Restate every line of the material, word for word.

## BEGIN Data listing

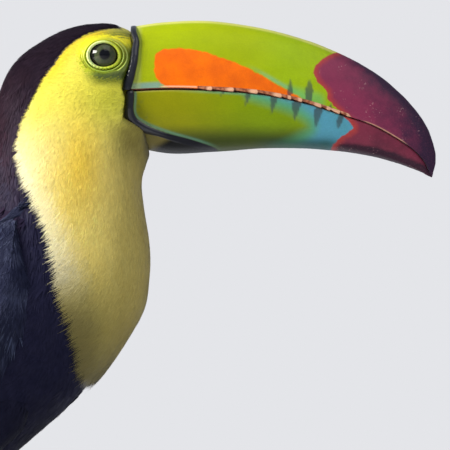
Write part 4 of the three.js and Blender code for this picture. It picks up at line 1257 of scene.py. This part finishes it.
def tufted(surface, roots, count, fan, lie, length, width, sink, rise, colour, unwrap, seed, wild=0.12):
    """Tufts of count barbs: they start side by side at each root and fan out, the outer ones shorter,
    each a little astray by chance. Every tuft has its own shade by chance, and painted shade makes each
    barb darker at the root, a little paler at the tip. A value is one number for all the tufts or one
    for each."""
    chance = np.random.default_rng(seed)
    t, across = (np.repeat(values, count) for values in roots)
    tuft_count, total = len(roots[0]), len(t)
    share = np.tile(np.linspace(-1, 1, count), tuft_count)

    def each(values):
        """A value of the tufts as one for each barb."""
        return np.repeat(np.broadcast_to(values, tuft_count), count)

    def stray(spread, number=total):
        """Chance amounts, two in three of them within spread of 0."""
        return chance.normal(0, spread, number)

    by_t, by_across = slopes(surface, t, across)
    wide = each(length) * each(fan) * 0.35
    across = across + wide * (share + stray(0.3)) / np.maximum(np.linalg.norm(by_across, axis=1), 4)
    t = t + each(length) * stray(0.10) / np.linalg.norm(by_t, axis=1)
    turned_by = each(lie) + each(stray(wild, tuft_count)) + share * each(fan) + stray(wild * 0.6)
    long = each(length) * (1 - 0.22 * share ** 2) * np.clip(1 + stray(0.12), 0.6, 1.4)
    lifted = each(rise) + each(stray(0.07, tuft_count)) + np.abs(stray(0.08))
    broad = each(width) * np.clip(1 + stray(0.2), 0.5, 1.6)
    points, faces, normal = barbs(surface, t, across, turned_by, long, broad, each(sink), lifted)
    shade = each(np.clip(1 + stray(0.045, tuft_count), 0.85, 1.15)) * np.clip(1 + stray(0.04), 0.88, 1.12)
    # Painted shade: each barb is darker at its root, where the coat shades it, and a little paler at its tip.
    root_shade_by_way = np.array([0.88, 0.88, 1.0, 1.0, 1.04])
    tint = np.repeat(colour, count, axis=0)[:, None] * (shade[:, None] * root_shade_by_way)[..., None]
    tilt = each(stray(0.07, tuft_count))[:, None] + stray(0.05)[:, None]
    side = np.cross(normal, points[:, 4] - points[:, 0])
    leaning = normal + side / np.maximum(np.linalg.norm(side, axis=1), 1e-6)[:, None] * tilt
    normals = np.repeat(leaning / np.linalg.norm(leaning, axis=1)[:, None], 5, axis=0)
    patch = TUFT_PATCH * (np.stack([np.broadcast_to(share[:, None], (total, 5)),
                                    np.broadcast_to([-1.0, -1.0, 0.0, 0.0, 1.0], (total, 5))], -1) / 2)
    uv = np.repeat(unwrap, count, axis=0)[:, None] + patch
    return points.reshape(-1, 3), faces, np.clip(tint, 0, 1).reshape(-1, 3), uv.reshape(-1, 2), normals


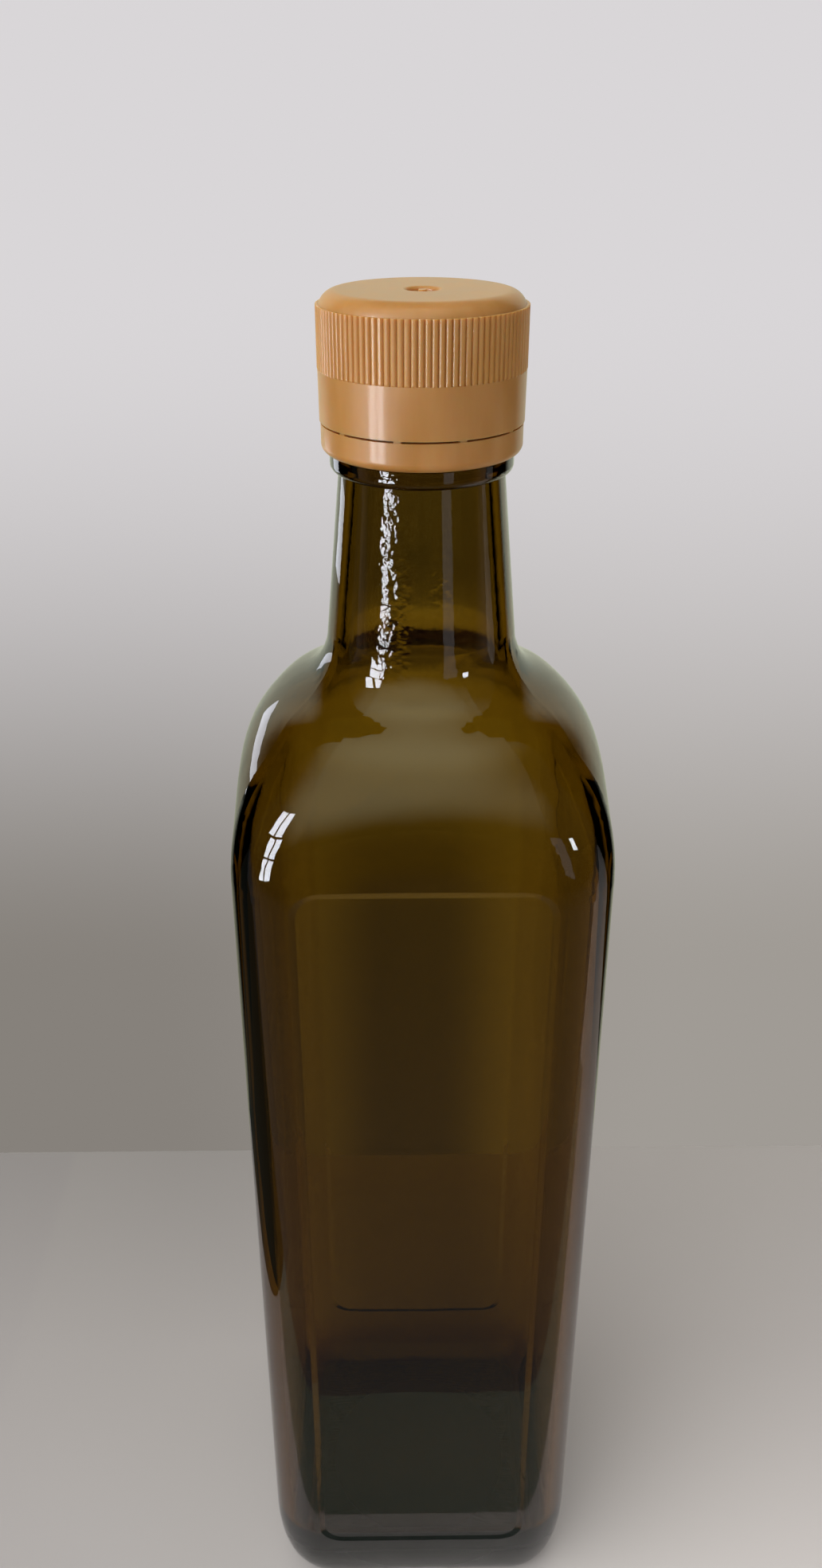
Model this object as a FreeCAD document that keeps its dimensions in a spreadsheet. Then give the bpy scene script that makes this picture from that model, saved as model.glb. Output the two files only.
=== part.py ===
import FreeCAD, Part

# Square glass bottle with a ribbed plastic cap and its tamper-evident ring.
# The glass stands on z = 0 with its axis on Z and a flat face toward -Y, in millimetres.
#
# The body is a square with rounded corners.  Its shoulder turns round on the way up to
# the neck: one upright curve leads up the middle of a face, another up a corner, and each
# section between them is one outline of four faces and four corners that meets both.
# The neck, the cap and the ring are turned profiles.

import math
import os

import Sketcher

os.makedirs("parts", exist_ok=True)

DRIVING_SIZES = {
    # glass body
    "body_width": 63.0,          # across the flats
    "corner_radius": 10.2,       # upright corners
    "straight_height": 179.1,    # from the table to where the corners start to turn in
    "heel_inset": 5.0,           # how far the foot draws in on each side
    "heel_height": 19.0,         # height over which it draws in
    "glass_wall": 3.0,
    "glass_floor": 7.0,
    "inner_heel_inset": 7.0,
    "inner_heel_height": 12.0,
    "punt_radius": 20.0,         # hollow under the base
    "punt_depth": 2.6,
    # label panel on each face
    "panel_width": 41.0,
    "panel_bottom": 17.5,
    "panel_rise": 1.9,           # how far it reaches past the straight height
    "panel_corner": 4.0,
    "panel_depth": 0.3,
    "panel_bevel": 1.2,          # width of the slope round the panel
    # shoulder: an outward arc, a straight slope, then an inward arc into the neck
    "face_shoulder_radius": 21.0,
    "face_slope": 56.5,          # degrees away from upright
    "corner_shoulder_radius": 24.3,
    "corner_slope": 53.6,
    "neck_root_radius": 9.9,     # inward arc, the same on faces and corners
    # neck and finish
    "neck_base_radius": 15.5,
    "neck_top_radius": 13.1,
    "neck_length": 26.3,
    "neck_wall": 2.7,
    "bead_reach": 0.8,           # how far the bead stands out from the finish
    "bead_height": 2.85,
    "bead_round": 1.2,
    "finish_radius": 13.6,
    "finish_wall": 3.0,
    "lip_round": 0.8,
    # cap
    "skirt_clearance": 0.25,     # between the finish and the plastic
    "seat_clearance": 0.2,       # between the lip and the roof
    "skirt_wall": 1.95,
    "skirt_draft": 0.08,         # how much the plain band widens upward
    "band_height": 7.65,
    "rib_count": 100.0,
    "rib_height": 9.2,
    "rib_proud": 0.07,           # crest of a rib beyond the band
    "rib_depth": 0.4,
    "rib_flank": 0.5,            # radius of a rib's rounded side
    "rib_land": 0.24,            # share of the pitch that stays plain on the crest
    "rib_bevel": 0.2,
    "crown_height": 1.95,
    "crown_ledge": 0.5,          # step in from the ribs to the crown
    "crown_inset": 2.6,          # how far the crown rolls in to its flat top
    "crown_round": 2.75,
    "roof_thickness": 1.9,
    "dimple_radius": 3.0,
    "dimple_depth": 0.6,
    "gate_radius": 0.6,          # moulding stub in the dimple
    "gate_height": 0.5,
    # tamper-evident ring
    "ring_clearance": 0.15,      # between the bead and the ring
    "ring_height": 4.4,
    "ring_wall": 1.8,
    "ring_round": 1.3,
    "score_gap": 0.35,           # slit between the ring and the cap
    "bridge_count": 10.0,
    "bridge_width": 1.1,
    "bridge_thickness": 0.7,
    "bridge_turn": 3.6,          # degrees from the X axis to the first bridge
}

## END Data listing

Reply:
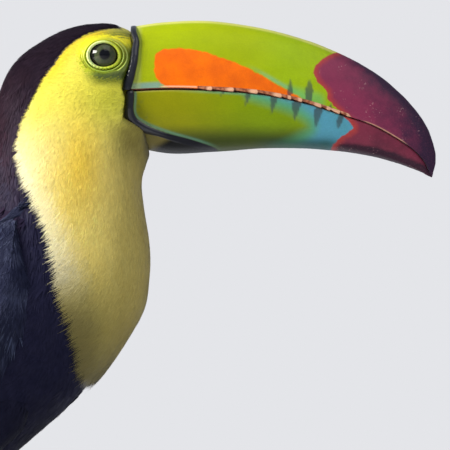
Write part 4 of the three.js and Blender code for this picture. It picks up at line 1257 of scene.py. This part finishes it.
def tufted(surface, roots, count, fan, lie, length, width, sink, rise, colour, unwrap, seed, wild=0.12):
    """Tufts of count barbs: they start side by side at each root and fan out, the outer ones shorter,
    each a little astray by chance. Every tuft has its own shade by chance, and painted shade makes each
    barb darker at the root, a little paler at the tip. A value is one number for all the tufts or one
    for each."""
    chance = np.random.default_rng(seed)
    t, across = (np.repeat(values, count) for values in roots)
    tuft_count, total = len(roots[0]), len(t)
    share = np.tile(np.linspace(-1, 1, count), tuft_count)

    def each(values):
        """A value of the tufts as one for each barb."""
        return np.repeat(np.broadcast_to(values, tuft_count), count)

    def stray(spread, number=total):
        """Chance amounts, two in three of them within spread of 0."""
        return chance.normal(0, spread, number)

    by_t, by_across = slopes(surface, t, across)
    wide = each(length) * each(fan) * 0.35
    across = across + wide * (share + stray(0.3)) / np.maximum(np.linalg.norm(by_across, axis=1), 4)
    t = t + each(length) * stray(0.10) / np.linalg.norm(by_t, axis=1)
    turned_by = each(lie) + each(stray(wild, tuft_count)) + share * each(fan) + stray(wild * 0.6)
    long = each(length) * (1 - 0.22 * share ** 2) * np.clip(1 + stray(0.12), 0.6, 1.4)
    lifted = each(rise) + each(stray(0.07, tuft_count)) + np.abs(stray(0.08))
    broad = each(width) * np.clip(1 + stray(0.2), 0.5, 1.6)
    points, faces, normal = barbs(surface, t, across, turned_by, long, broad, each(sink), lifted)
    shade = each(np.clip(1 + stray(0.045, tuft_count), 0.85, 1.15)) * np.clip(1 + stray(0.04), 0.88, 1.12)
    # Painted shade: each barb is darker at its root, where the coat shades it, and a little paler at its tip.
    root_shade_by_way = np.array([0.88, 0.88, 1.0, 1.0, 1.04])
    tint = np.repeat(colour, count, axis=0)[:, None] * (shade[:, None] * root_shade_by_way)[..., None]
    tilt = each(stray(0.07, tuft_count))[:, None] + stray(0.05)[:, None]
    side = np.cross(normal, points[:, 4] - points[:, 0])
    leaning = normal + side / np.maximum(np.linalg.norm(side, axis=1), 1e-6)[:, None] * tilt
    normals = np.repeat(leaning / np.linalg.norm(leaning, axis=1)[:, None], 5, axis=0)
    patch = TUFT_PATCH * (np.stack([np.broadcast_to(share[:, None], (total, 5)),
                                    np.broadcast_to([-1.0, -1.0, 0.0, 0.0, 1.0], (total, 5))], -1) / 2)
    uv = np.repeat(unwrap, count, axis=0)[:, None] + patch
    return points.reshape(-1, 3), faces, np.clip(tint, 0, 1).reshape(-1, 3), uv.reshape(-1, 2), normals


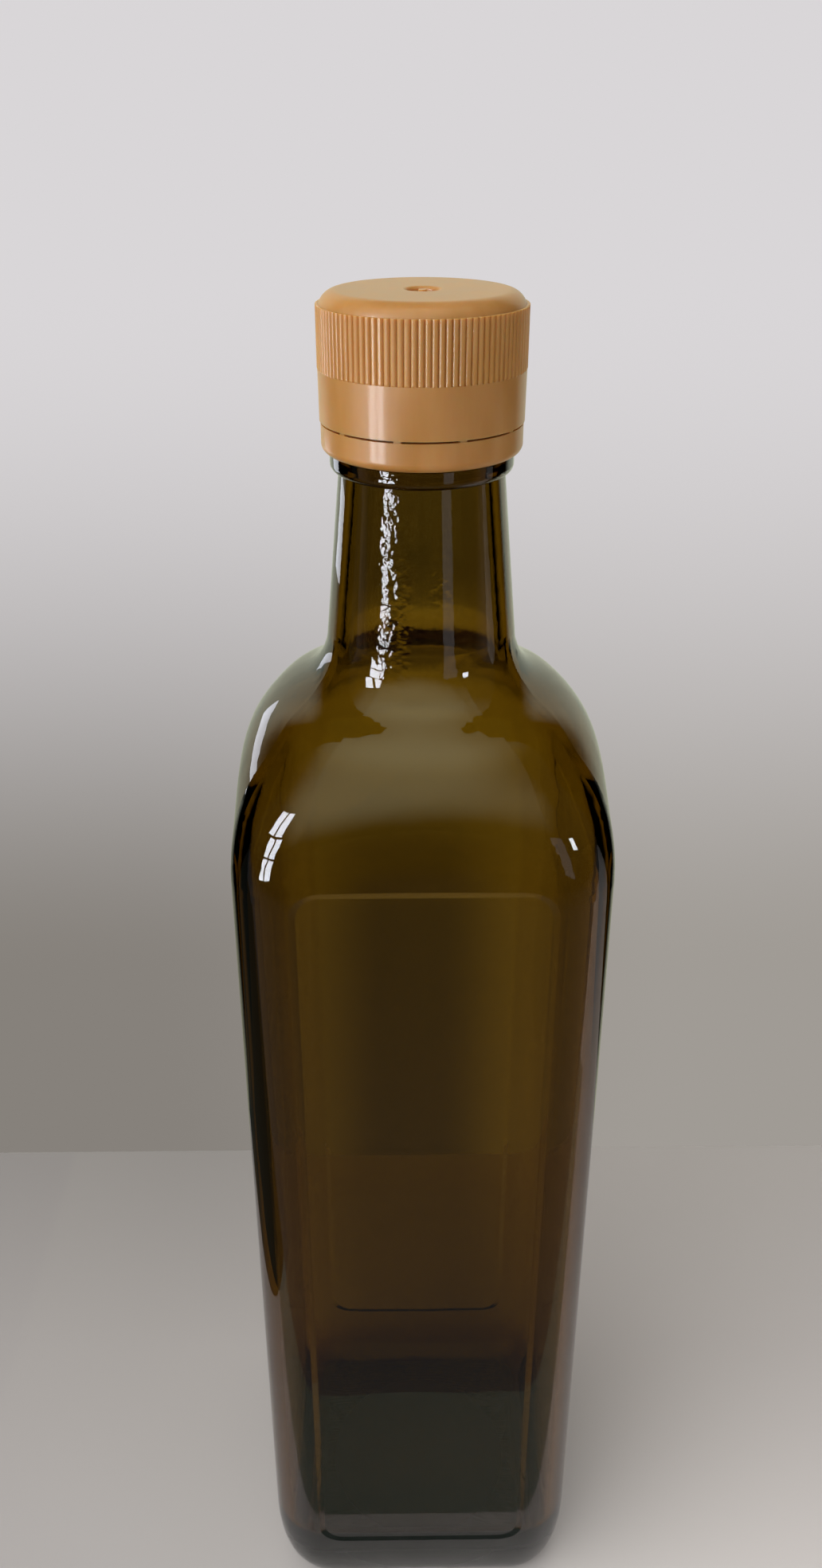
Model this object as a FreeCAD document that keeps its dimensions in a spreadsheet. Then give the bpy scene script that makes this picture from that model, saved as model.glb. Output the two files only.
=== part.py ===
import FreeCAD, Part

# Square glass bottle with a ribbed plastic cap and its tamper-evident ring.
# The glass stands on z = 0 with its axis on Z and a flat face toward -Y, in millimetres.
#
# The body is a square with rounded corners.  Its shoulder turns round on the way up to
# the neck: one upright curve leads up the middle of a face, another up a corner, and each
# section between them is one outline of four faces and four corners that meets both.
# The neck, the cap and the ring are turned profiles.

import math
import os

import Sketcher

os.makedirs("parts", exist_ok=True)

DRIVING_SIZES = {
    # glass body
    "body_width": 63.0,          # across the flats
    "corner_radius": 10.2,       # upright corners
    "straight_height": 179.1,    # from the table to where the corners start to turn in
    "heel_inset": 5.0,           # how far the foot draws in on each side
    "heel_height": 19.0,         # height over which it draws in
    "glass_wall": 3.0,
    "glass_floor": 7.0,
    "inner_heel_inset": 7.0,
    "inner_heel_height": 12.0,
    "punt_radius": 20.0,         # hollow under the base
    "punt_depth": 2.6,
    # label panel on each face
    "panel_width": 41.0,
    "panel_bottom": 17.5,
    "panel_rise": 1.9,           # how far it reaches past the straight height
    "panel_corner": 4.0,
    "panel_depth": 0.3,
    "panel_bevel": 1.2,          # width of the slope round the panel
    # shoulder: an outward arc, a straight slope, then an inward arc into the neck
    "face_shoulder_radius": 21.0,
    "face_slope": 56.5,          # degrees away from upright
    "corner_shoulder_radius": 24.3,
    "corner_slope": 53.6,
    "neck_root_radius": 9.9,     # inward arc, the same on faces and corners
    # neck and finish
    "neck_base_radius": 15.5,
    "neck_top_radius": 13.1,
    "neck_length": 26.3,
    "neck_wall": 2.7,
    "bead_reach": 0.8,           # how far the bead stands out from the finish
    "bead_height": 2.85,
    "bead_round": 1.2,
    "finish_radius": 13.6,
    "finish_wall": 3.0,
    "lip_round": 0.8,
    # cap
    "skirt_clearance": 0.25,     # between the finish and the plastic
    "seat_clearance": 0.2,       # between the lip and the roof
    "skirt_wall": 1.95,
    "skirt_draft": 0.08,         # how much the plain band widens upward
    "band_height": 7.65,
    "rib_count": 100.0,
    "rib_height": 9.2,
    "rib_proud": 0.07,           # crest of a rib beyond the band
    "rib_depth": 0.4,
    "rib_flank": 0.5,            # radius of a rib's rounded side
    "rib_land": 0.24,            # share of the pitch that stays plain on the crest
    "rib_bevel": 0.2,
    "crown_height": 1.95,
    "crown_ledge": 0.5,          # step in from the ribs to the crown
    "crown_inset": 2.6,          # how far the crown rolls in to its flat top
    "crown_round": 2.75,
    "roof_thickness": 1.9,
    "dimple_radius": 3.0,
    "dimple_depth": 0.6,
    "gate_radius": 0.6,          # moulding stub in the dimple
    "gate_height": 0.5,
    # tamper-evident ring
    "ring_clearance": 0.15,      # between the bead and the ring
    "ring_height": 4.4,
    "ring_wall": 1.8,
    "ring_round": 1.3,
    "score_gap": 0.35,           # slit between the ring and the cap
    "bridge_count": 10.0,
    "bridge_width": 1.1,
    "bridge_thickness": 0.7,
    "bridge_turn": 3.6,          # degrees from the X axis to the first bridge
}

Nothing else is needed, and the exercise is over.